Die Sehgewohnheiten des Giessener Studenten sind schon eigenartig. Da wird in der Sneak mal schnell der Saal verlassen, bevor auch nur drei Sätze gesprochen wurden.
Schuld war diesmal ein Film, der u.a. durch die Russische Filmförderung finanziert wurde und dazu (Oh Graus! Man wird zuhören müssen) das Setting um 1860 in der damaligen russischen Hauptstadt St. Petersburg präsentiert.

Ein Film, dessen Erzählklima (mich) sehr an „Taboo“ erinnert. Ein mürrischer, sehr in sich gekehrter Protagonist, sucht seinen Weg zur Wiederanerkennung des Adeltitels einer Familie.
Der ehemalige Offizier Jakolev verdient sich seinen Lebensunterhalt mit dem Führen von Duellen, indem er (dem Gesetz der Ehre folgend) gebrechliche Adlige in ihren Duellen vertritt.
Zu Gute kommen ihm hierbei seine zirkusreifen Fähigkeiten mit dem Revolver, dazu die nötige fehlende Furcht vor einer Niederlage.
Um auf Nummer Sicher zu gehen, weiß sein „Manager“ Mittel und Wege, um elegant aus der Affäre zu geraten, sollte der Duellgegner sehr heikel gewählt sein.

In Kreisen des russischen Militär- und Adelstandes kursieren jedoch Gerüchte über den Duellisten, der seine Gegner auch dann zu töten weiß, wenn sie ihm unbekannt sind (ein Frevel gegen jede Ehre).
Ist Jakolev etwa nicht der, für den man ihn hält? Welche Rolle spielt dabei der dubiose Graf Beklemishev?

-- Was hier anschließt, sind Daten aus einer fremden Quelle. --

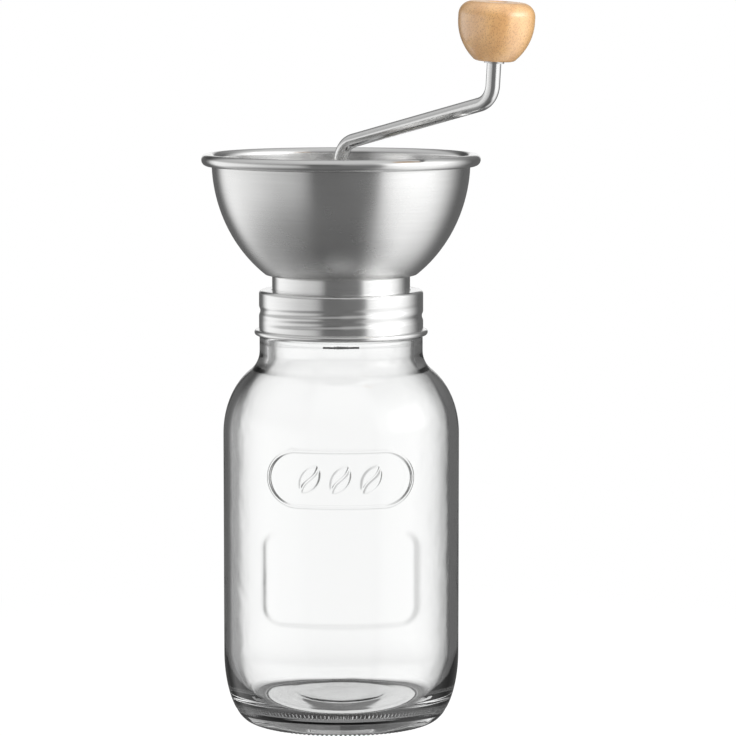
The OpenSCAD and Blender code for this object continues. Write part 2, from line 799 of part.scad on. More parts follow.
module crank_rod() {
    arm_angle = 90 - arm_slope;
    arm_start = lower_corner + lower_tangent * [cos(arm_slope), sin(arm_slope)];
    arm_len = arm_reach / cos(arm_slope) - lower_tangent - upper_tangent;
    arm_end = upper_corner - upper_tangent * [cos(arm_slope), sin(arm_slope)];
    upper_centre = arm_end + bend_r * [-sin(arm_slope), cos(arm_slope)];
    shaft_top = corner_z - lower_tangent;
    shoulder_s = -washer_t - face_play;
    bite = 0.5;
    color(polished)
        difference() {
            union() {
                rotate([0, 0, crank_azimuth]) {
                    translate([0, 0, carrier_top_z + 1])
                        cylinder(r = rod_r, h = shaft_top - carrier_top_z - 1 + bite);
                    bend([bend_r, shaft_top], 180 - arm_angle, arm_angle);
                    translate([arm_start[0], 0, arm_start[1]])
                        rotate([0, arm_angle, 0])
                            translate([0, 0, -bite])
                                cylinder(r = rod_r, h = arm_len + 2 * bite);
                    bend(upper_centre, -arm_angle, arm_angle - end_lean);
                    translate([0, 0, shaft_foot_z])
                        linear_extrude(height = carrier_top_z + 1 - shaft_foot_z)
                            double_d(0);
                }
                at_knob()
                    translate([0, 0, upper_tangent - end_len - bite])
                        cylinder(r = rod_r, h = end_len - upper_tangent + shoulder_s + bite);
                at_knob()
                    translate([0, 0, shoulder_s - 1])
                        cylinder(r = spindle_d / 2, h = knob_bush_l + 1 - shoulder_s);
            }
            at_knob()
                translate([0, 0, knob_bush_l - knob_screw_l - 1])
                    cylinder(r = knob_screw_d / 2 + press_gap, h = knob_screw_l + 2);
        }
}

module thrust_collar() {
    color(polished)
        rotate([0, 0, crank_azimuth])
            translate([0, 0, thrust_collar_z])
                difference() {
                    tube(thrust_collar_d / 2, rod_r + press_gap, thrust_collar_h);
                    translate([0, 0, thrust_collar_h / 2])
                        rotate([0, 90, 0])
                            cylinder(r = set_screw_d / 2 + press_gap, h = thrust_collar_d);
                }
}

module collar_set_screw() {
    start = rod_r + press_gap;
    socket_af = set_screw_d / 2;
    color(nylon)
        rotate([0, 0, crank_azimuth])
            translate([start, 0, thrust_collar_z + thrust_collar_h / 2])
                rotate([0, 90, 0])
                    difference() {
                        cylinder(r = set_screw_d / 2, h = thrust_collar_d / 2 - start);
                        translate([0, 0, thrust_collar_d / 2 - start - socket_af])
                            cylinder(r = socket_af / 2 / cos(30), h = socket_af + 1, $fn = 6);
                    }
}

module spring() {
    coil_r = (spring_d - wire_d) / 2;
    low = carrier_top_z + wire_d / 2;
    high = spring_top_z - wire_d / 2;
    per_turn = 24;
    sides = 8;
    steps = round(spring_turns * per_turn);
    points = [for (i = [0:steps])
        let (a = 360 * i / per_turn,
             z = low + (high - low) * max(0, min(1, (i / per_turn - 0.6) / (spring_turns - 1.2))))
        for (k = [0:sides - 1])
            let (b = 360 * (k + 0.5) / sides,
                 r = coil_r + wire_d / 2 * cos(b))
            [r * cos(a), r * sin(a), z + wire_d / 2 * sin(b)]];
    walls = [for (i = [0:steps - 1]) for (k = [0:sides - 1])
        let (a = sides * i + k, b = sides * i + (k + 1) % sides)
        each [[a, b, a + sides], [b, b + sides, a + sides]]];
    ends = [[for (k = [sides - 1:-1:0]) k], [for (k = [0:sides - 1]) sides * steps + k]];
    color(steel)
        polyhedron(points, concat(walls, ends), convexity = 10);
}

module burr_carrier() {
    color(nylon)
        difference() {
            union() {
                translate([0, 0, carrier_z])
                    cylinder(r = carrier_flange_d / 2, h = carrier_flange_t);
                translate([0, 0, carrier_z])
                    cylinder(r = carrier_af / 2 / cos(30), h = carrier_top_z - carrier_z, $fn = 6);
            }
            drive_bore(carrier_z, carrier_top_z);
        }
}

// The two-flat bore that slides on the shaft
module drive_bore(from_z, to_z) {
    rotate([0, 0, crank_azimuth])
        translate([0, 0, from_z - 1])
            linear_extrude(height = to_z - from_z + 2)
                double_d(run_fit);
}

module click_washer() {
    color(polished)
        difference() {
            translate([0, 0, click_z])
                cylinder(r = click_d / 2, h = washer_t);
            drive_bore(click_z, carrier_z);
            for (i = [0:11])
                rotate([0, 0, 30 * i])
                    translate([click_d / 2, 0, click_z - 1])
                        cylinder(r = 0.7, h = washer_t + 2);
        }
}

module adjusting_nut() {
    color(nylon)
        translate([0, 0, nut_z])
            difference() {
                union() {
                    cylinder(r = nut_d / 2, h = nut_h);
                    around(nut_lobes)
                        translate([nut_d / 2, 0, 0])
                            cylinder(r = lobe_d / 2, h = nut_h);
                }
                translate([0, 0, -1])
                    cylinder(r = shaft_bore_r, h = nut_h + 2);
            }
}

module knob() {
    wide_r = knob_d / 2;
    foot = [knob_foot_d / 2, 0];
    rise = knob_wide_z - 1;
    inset = wide_r - foot[0] - 1.3;
    flank_r = (rise * rise + inset * inset) / (2 * inset);
    color("burlywood")
        at_knob()
            difference() {
                rotate_extrude()
                    polygon(concat(
                        [[0, 0], foot, foot + [1, 0.35]],
                        arc([wide_r - flank_r, knob_wide_z], flank_r, flank_r, -asin(rise / flank_r), 0, 12),
                        arc([wide_r - knob_top_r, knob_h - knob_top_r], knob_top_r, knob_top_r, 0, 90, 10),
                        [[0, knob_h]]));
                translate([0, 0, -1])
                    cylinder(r = knob_bush_d / 2 + press_gap, h = knob_h);
                translate([0, 0, knob_bush_l])
                    cylinder(r = recess_d / 2, h = knob_h);
            }
}

module knob_bush() {
    color("goldenrod")
        at_knob()
            tube(knob_bush_d / 2, spindle_d / 2 + run_fit, knob_bush_l);
}

module knob_thrust_washer() {
    color(polished)
        at_knob()
            translate([0, 0, -washer_t - face_play])
                tube(rod_r + 1.2, spindle_d / 2 + run_fit, washer_t);
}

module knob_screw_washer() {
    color(polished)
        at_knob()
            translate([0, 0, knob_bush_l + face_play])
                tube(recess_d / 2 - free_gap, knob_screw_d / 2 + run_fit, washer_t);
}

module knob_screw() {
    color(nylon)
        at_knob()
            translate([0, 0, knob_bush_l + face_play + washer_t])
                rotate([180, 0, 0])
                    screw(knob_screw_d, recess_d - 4 * free_gap, 1.6, knob_screw_l);
}

glass_jar();
screw_band();
hopper_bowl();
collar();
seal_ring();
burr_housing();
outer_burr();
burr_retainer();
retainer_screws();
bridge();
shaft_bush();
clamp_screws();
clamp_nuts();
thrust_washer();
spring_washer();
crank_rod();
thrust_collar();
collar_set_screw();
spring();
knob_thrust_washer();
knob_screw();
knob_screw_washer();
burr_carrier();
inner_burr();
click_washer();
adjusting_nut();
knob();
knob_bush();
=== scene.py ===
"""Looks for a hand crank coffee grinder: a spun steel hopper and a rod crank on a glass preserve jar."""

import json
import logging
import math
from dataclasses import dataclass
from enum import Enum
from functools import reduce
from typing import Callable

import bmesh
import bpy
from mathutils import Matrix, Vector


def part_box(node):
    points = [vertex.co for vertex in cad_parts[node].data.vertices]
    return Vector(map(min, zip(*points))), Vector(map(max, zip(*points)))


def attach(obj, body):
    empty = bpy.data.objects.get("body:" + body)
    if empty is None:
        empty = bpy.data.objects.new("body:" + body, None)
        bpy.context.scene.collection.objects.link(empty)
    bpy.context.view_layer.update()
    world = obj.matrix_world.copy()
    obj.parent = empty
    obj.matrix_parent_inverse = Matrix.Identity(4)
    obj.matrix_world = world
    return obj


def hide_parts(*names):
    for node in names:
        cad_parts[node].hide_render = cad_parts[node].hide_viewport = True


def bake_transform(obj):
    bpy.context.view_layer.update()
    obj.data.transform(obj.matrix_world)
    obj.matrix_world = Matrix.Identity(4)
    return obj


log = logging.getLogger("grinder")
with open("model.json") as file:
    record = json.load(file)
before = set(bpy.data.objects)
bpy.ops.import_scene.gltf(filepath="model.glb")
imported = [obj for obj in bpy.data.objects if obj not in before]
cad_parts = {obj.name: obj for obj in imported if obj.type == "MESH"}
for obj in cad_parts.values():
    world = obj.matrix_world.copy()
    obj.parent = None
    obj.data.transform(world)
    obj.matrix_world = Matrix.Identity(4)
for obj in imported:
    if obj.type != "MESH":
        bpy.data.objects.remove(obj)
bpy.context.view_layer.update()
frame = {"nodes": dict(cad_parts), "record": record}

Socket = bpy.types.NodeSocket
Material = bpy.types.Material
Pair = tuple[float, float]
Triple = tuple[float, float, float]


def ease(t: float) -> float:
    """Smooth step from 0 to 1 for a share of the way, which is kept between 0 and 1."""
    t = min(1.0, max(0.0, t))
    return t * t * (3 - 2 * t)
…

Ein etwas komplexer Film, der auch mit der ungewohnt anmutenden Namenslandschaft der russischen Zarenlandschaft aufwartet und mitunter die Aufmerksamkeit des Zuschauers benötigt.
Die russische Hauptstadt wird schön (und schmutzig) in Szene gesetzt, die Kostüme schön anzusehen und die Geradlinig- und Kompromisslosigkeit in Fragen von Leben und Tod, hinterlassen einen sehr positiven Eindruck.
Dazu bietet er einen kleinen Einblick in die Freizeitgestaltung russischer Adliger jener Zeit (Fahrradfahren im Pit war der Renner).
Inmitten der gefühlten Kaltherzigkeit darf (leider) eine Romanze nicht fehlen. Die Dreiecksgeschichte wird zwar erst im letzten Drittel des Films intensiviert, auch trägt sie den Film in keine neue Richtung, doch wird sie zuweilen recht unglücklich in Szene gesetzt.
Für mich allerdings der einzig gravierende Kritikpunkt an diesem Film.

In der Summe eine sehr schöne Überraschung zur Wochenmitte.
Wer die ausholende Form der Dialoge des 18. Jahrhunderts mag (oder wenigstens ertragen kann), dazu die Bildsprache á la „Taboo“ zu schätzen weiß, bekommt hier einen Film, der sich wohltuend von der Comicüberschwemmung und Dialogmonstern wie „Fick dich, Motherfucker! – Fick dich einmal mehr, Motherfucker!“ abzuheben weiß.
Ich fühlte mich bestens unterhalten – der Reaktion des Sneak Publikums entnehme ich aber mal die Prognose, dass es nicht jedermanns Geschmack sein wird.